BIGGEST MOMENT FOR UK
“Woodson from the gun, play-fake, stepping up, he’s throwing deep down the near slide line… HE’S GOT JOHNSON! TWENTY! TEN! FIVE! TOUCHDOWN KENTUCKY!!!”
Is there any debate? When you think of big-time plays in big-time moments of this rivalry, there is no better than beating a top-ten team on your turf. Stevie got loose, and in a single play defined a period of Kentucky football supremacy over little brother. This play helped build the program to a national prominence (despite it being lost more recently) and turned a history of losing into a period of huge success.
Louisville will finish its season playing a bunch of nobodies, it will go to a BCS bowl, and it may or may not win. Then U of L will move to the ACC in 2014 and we can all get on with playing real football. We will rinse and repeat this Governor’s Cup game then, and Kentucky will have a load of new faces and talent in the lineup. You hear it all the time, but this team is going to be a lot of fun to watch in a couple of years.

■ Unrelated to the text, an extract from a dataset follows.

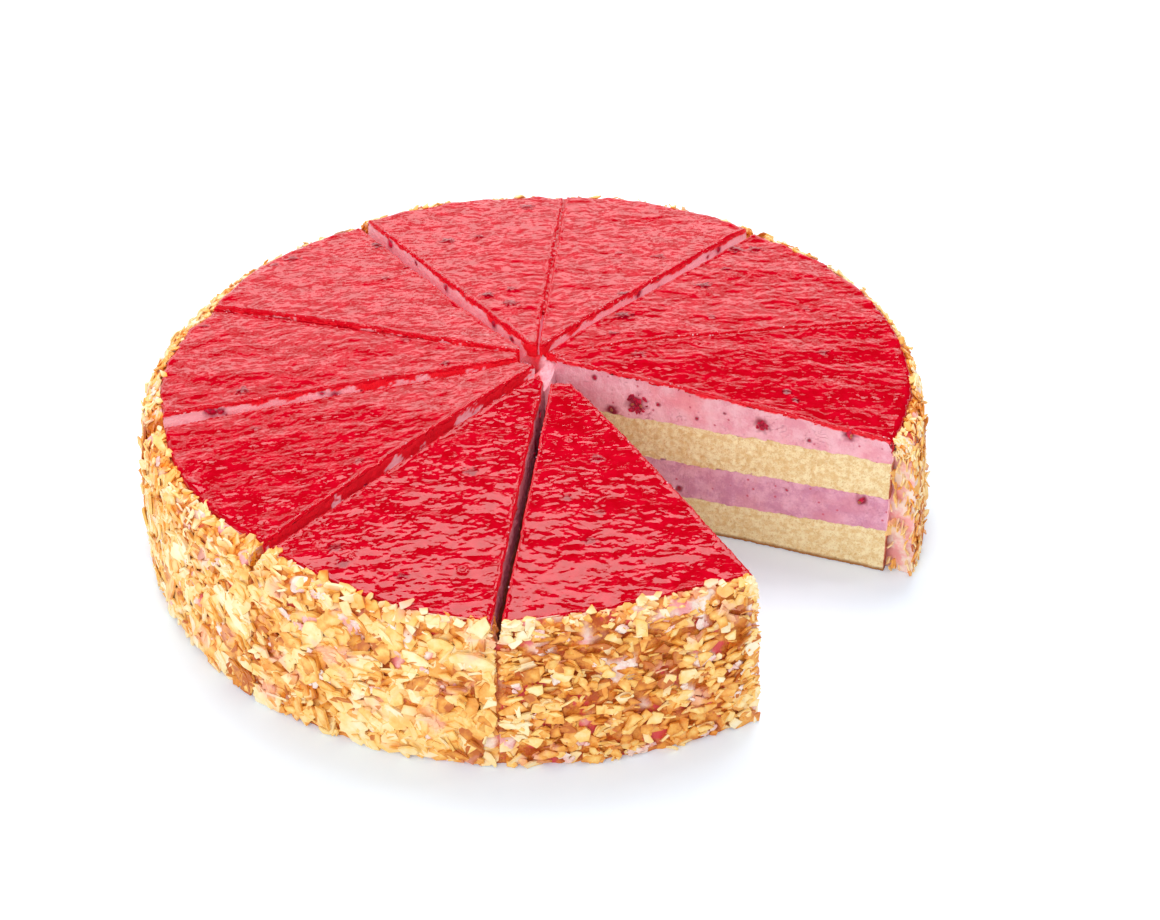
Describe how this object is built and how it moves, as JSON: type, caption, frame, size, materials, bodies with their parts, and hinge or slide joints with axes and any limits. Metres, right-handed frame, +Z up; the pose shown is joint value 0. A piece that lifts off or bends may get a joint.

The rest of this season will be rough on the Cats. We all know that. The gauntlet of a schedule UK has to go through will cause bumps, bruises, and inevitably some losses. But fans should be looking deeper than the final score in these games; it’s about progress. It is like beating a dead horse at this point, but Kentucky will get better. And it has already put its right foot forward in that rebuilding process with a huge offensive showing against Miami last week. Now it must continue that march with a high octane performance this week against the Cardinals.
If Neal Brown can reproduce what he did against the Redhawks, and the defense shows it is capable of making a stop against a respectable offense, there are plenty of reasons to be happy — even if the final score doesn’t go our way.